• _YOUR OBJECTIVE_: Output each line of the material exactly as it stands.

• _PROVIDED DATA_:
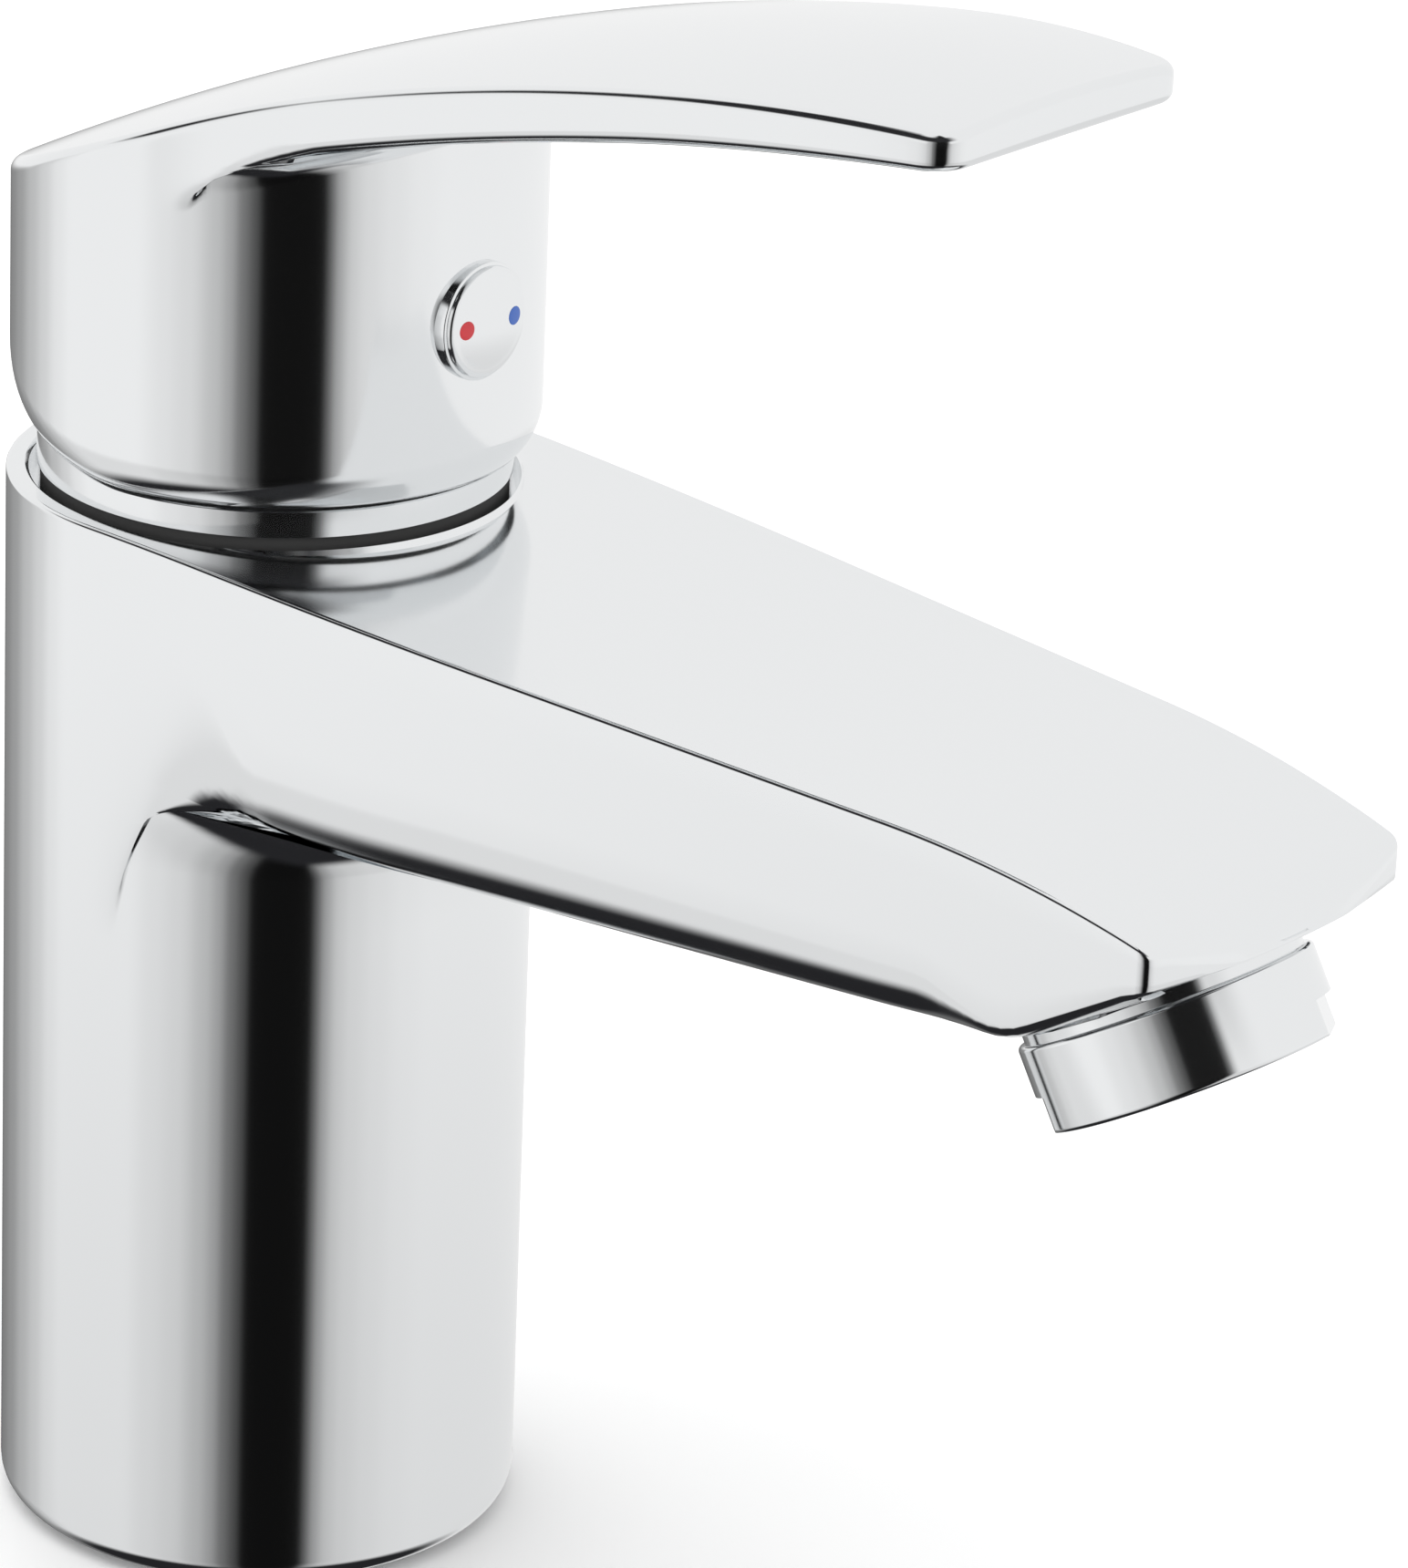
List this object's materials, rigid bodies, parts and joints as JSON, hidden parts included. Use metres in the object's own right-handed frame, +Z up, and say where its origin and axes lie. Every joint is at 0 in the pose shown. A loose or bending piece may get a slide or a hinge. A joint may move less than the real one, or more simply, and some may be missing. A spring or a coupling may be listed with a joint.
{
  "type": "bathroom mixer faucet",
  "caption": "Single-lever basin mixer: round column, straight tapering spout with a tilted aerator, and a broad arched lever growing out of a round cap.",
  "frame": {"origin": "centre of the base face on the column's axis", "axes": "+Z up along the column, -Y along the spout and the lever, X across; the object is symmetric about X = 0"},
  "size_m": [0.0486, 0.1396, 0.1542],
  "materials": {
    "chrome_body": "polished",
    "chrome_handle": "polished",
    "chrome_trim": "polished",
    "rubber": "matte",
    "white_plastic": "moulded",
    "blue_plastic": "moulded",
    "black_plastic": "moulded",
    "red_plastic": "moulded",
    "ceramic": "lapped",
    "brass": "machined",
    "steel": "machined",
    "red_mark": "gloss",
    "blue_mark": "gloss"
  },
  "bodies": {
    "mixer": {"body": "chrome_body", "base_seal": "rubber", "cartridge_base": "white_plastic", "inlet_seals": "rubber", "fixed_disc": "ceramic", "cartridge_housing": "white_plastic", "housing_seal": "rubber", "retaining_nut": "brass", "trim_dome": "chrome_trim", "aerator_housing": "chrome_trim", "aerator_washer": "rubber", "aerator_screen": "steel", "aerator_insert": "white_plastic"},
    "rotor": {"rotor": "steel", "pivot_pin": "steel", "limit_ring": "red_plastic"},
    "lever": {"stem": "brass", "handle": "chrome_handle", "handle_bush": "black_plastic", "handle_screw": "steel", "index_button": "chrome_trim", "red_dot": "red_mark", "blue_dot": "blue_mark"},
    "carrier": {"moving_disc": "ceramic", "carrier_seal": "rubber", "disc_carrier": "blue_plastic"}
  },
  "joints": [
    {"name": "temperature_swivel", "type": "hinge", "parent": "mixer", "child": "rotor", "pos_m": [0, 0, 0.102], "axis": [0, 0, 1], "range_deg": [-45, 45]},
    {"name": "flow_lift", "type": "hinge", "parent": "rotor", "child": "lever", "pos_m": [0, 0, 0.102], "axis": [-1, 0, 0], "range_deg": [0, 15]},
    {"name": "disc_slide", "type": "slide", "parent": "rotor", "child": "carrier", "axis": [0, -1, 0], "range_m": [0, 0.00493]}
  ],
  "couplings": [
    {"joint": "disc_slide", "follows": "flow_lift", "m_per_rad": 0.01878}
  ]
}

• _TASK RESULT_:
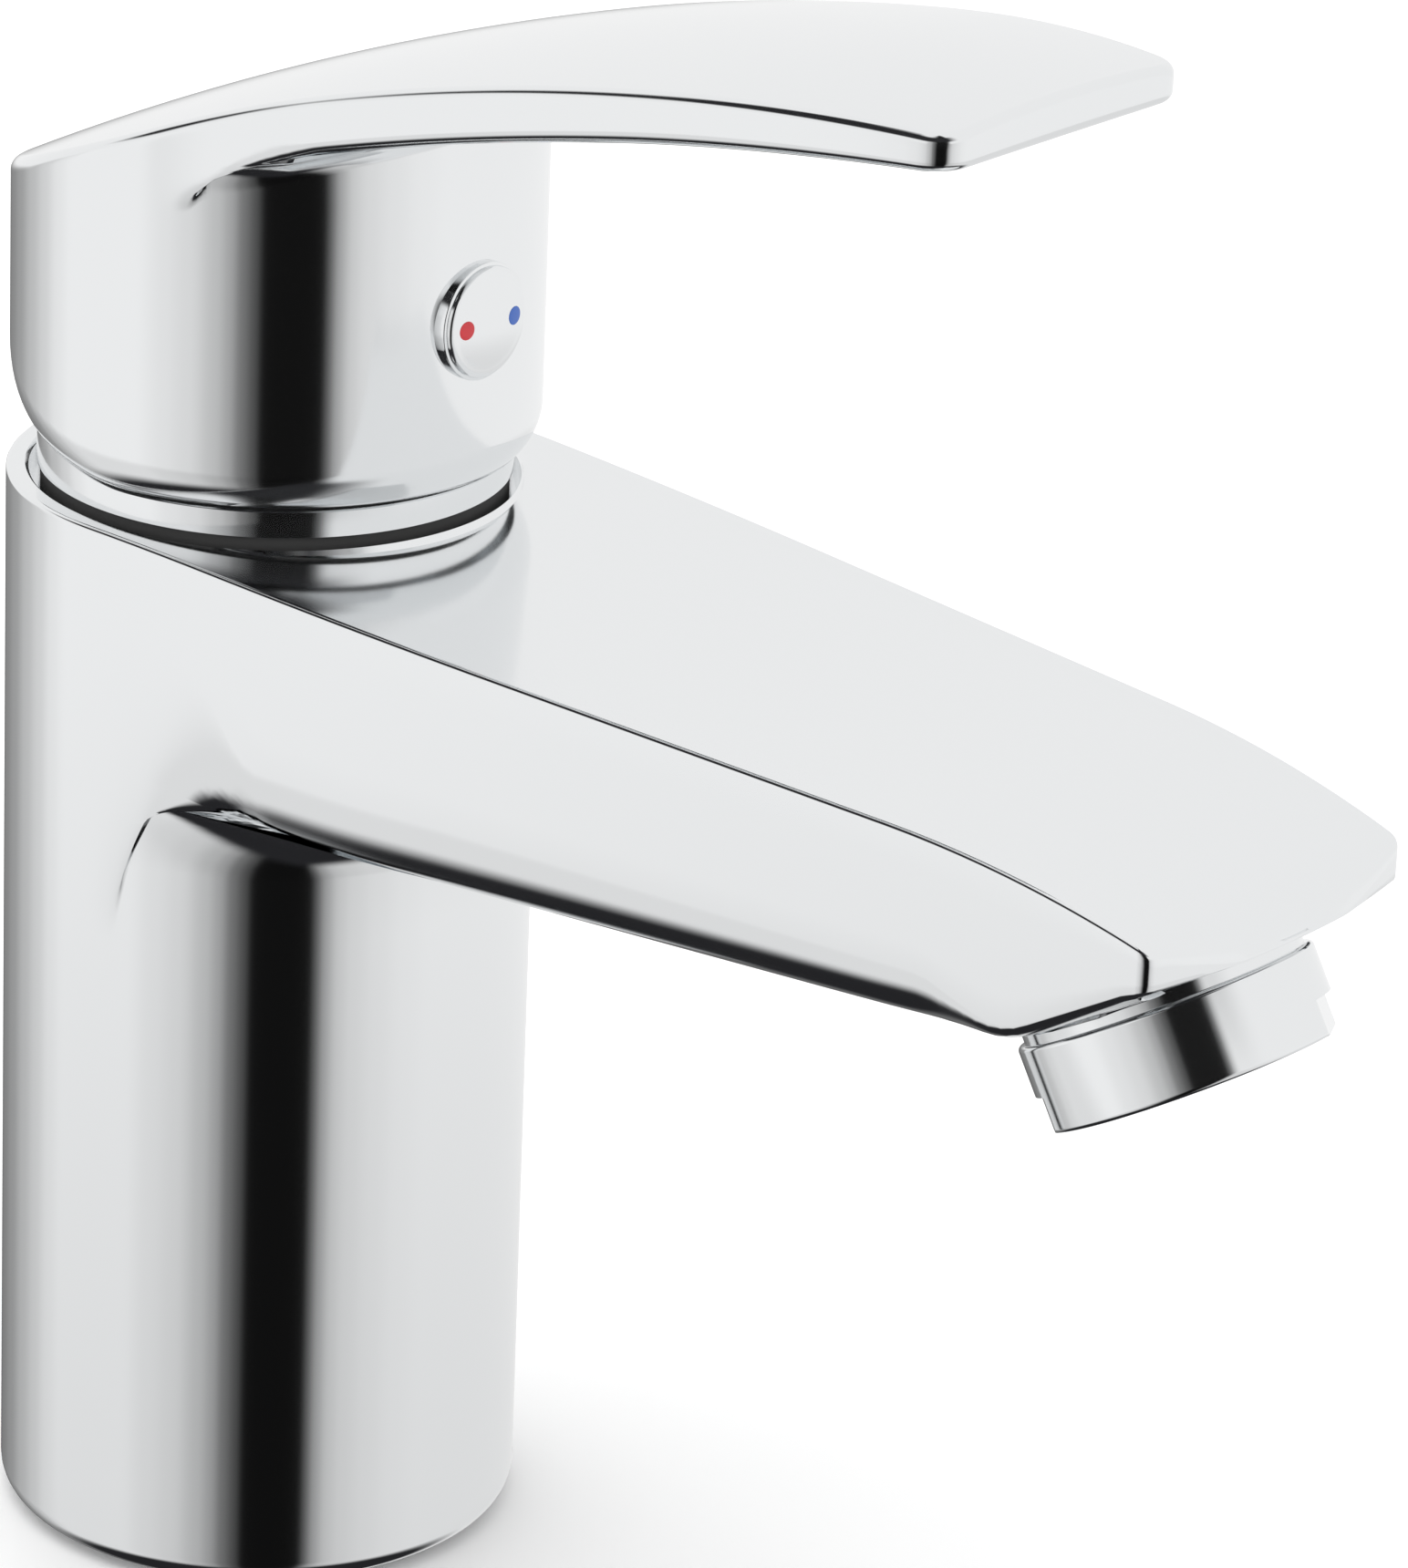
List this object's materials, rigid bodies, parts and joints as JSON, hidden parts included. Use metres in the object's own right-handed frame, +Z up, and say where its origin and axes lie. Every joint is at 0 in the pose shown. A loose or bending piece may get a slide or a hinge. A joint may move less than the real one, or more simply, and some may be missing. A spring or a coupling may be listed with a joint.
{
  "type": "bathroom mixer faucet",
  "caption": "Single-lever basin mixer: round column, straight tapering spout with a tilted aerator, and a broad arched lever growing out of a round cap.",
  "frame": {"origin": "centre of the base face on the column's axis", "axes": "+Z up along the column, -Y along the spout and the lever, X across; the object is symmetric about X = 0"},
  "size_m": [0.0486, 0.1396, 0.1542],
  "materials": {
    "chrome_body": "polished",
    "chrome_handle": "polished",
    "chrome_trim": "polished",
    "rubber": "matte",
    "white_plastic": "moulded",
    "blue_plastic": "moulded",
    "black_plastic": "moulded",
    "red_plastic": "moulded",
    "ceramic": "lapped",
    "brass": "machined",
    "steel": "machined",
    "red_mark": "gloss",
    "blue_mark": "gloss"
  },
  "bodies": {
    "mixer": {"body": "chrome_body", "base_seal": "rubber", "cartridge_base": "white_plastic", "inlet_seals": "rubber", "fixed_disc": "ceramic", "cartridge_housing": "white_plastic", "housing_seal": "rubber", "retaining_nut": "brass", "trim_dome": "chrome_trim", "aerator_housing": "chrome_trim", "aerator_washer": "rubber", "aerator_screen": "steel", "aerator_insert": "white_plastic"},
    "rotor": {"rotor": "steel", "pivot_pin": "steel", "limit_ring": "red_plastic"},
    "lever": {"stem": "brass", "handle": "chrome_handle", "handle_bush": "black_plastic", "handle_screw": "steel", "index_button": "chrome_trim", "red_dot": "red_mark", "blue_dot": "blue_mark"},
    "carrier": {"moving_disc": "ceramic", "carrier_seal": "rubber", "disc_carrier": "blue_plastic"}
  },
  "joints": [
    {"name": "temperature_swivel", "type": "hinge", "parent": "mixer", "child": "rotor", "pos_m": [0, 0, 0.102], "axis": [0, 0, 1], "range_deg": [-45, 45]},
    {"name": "flow_lift", "type": "hinge", "parent": "rotor", "child": "lever", "pos_m": [0, 0, 0.102], "axis": [-1, 0, 0], "range_deg": [0, 15]},
    {"name": "disc_slide", "type": "slide", "parent": "rotor", "child": "carrier", "axis": [0, -1, 0], "range_m": [0, 0.00493]}
  ],
  "couplings": [
    {"joint": "disc_slide", "follows": "flow_lift", "m_per_rad": 0.01878}
  ]
}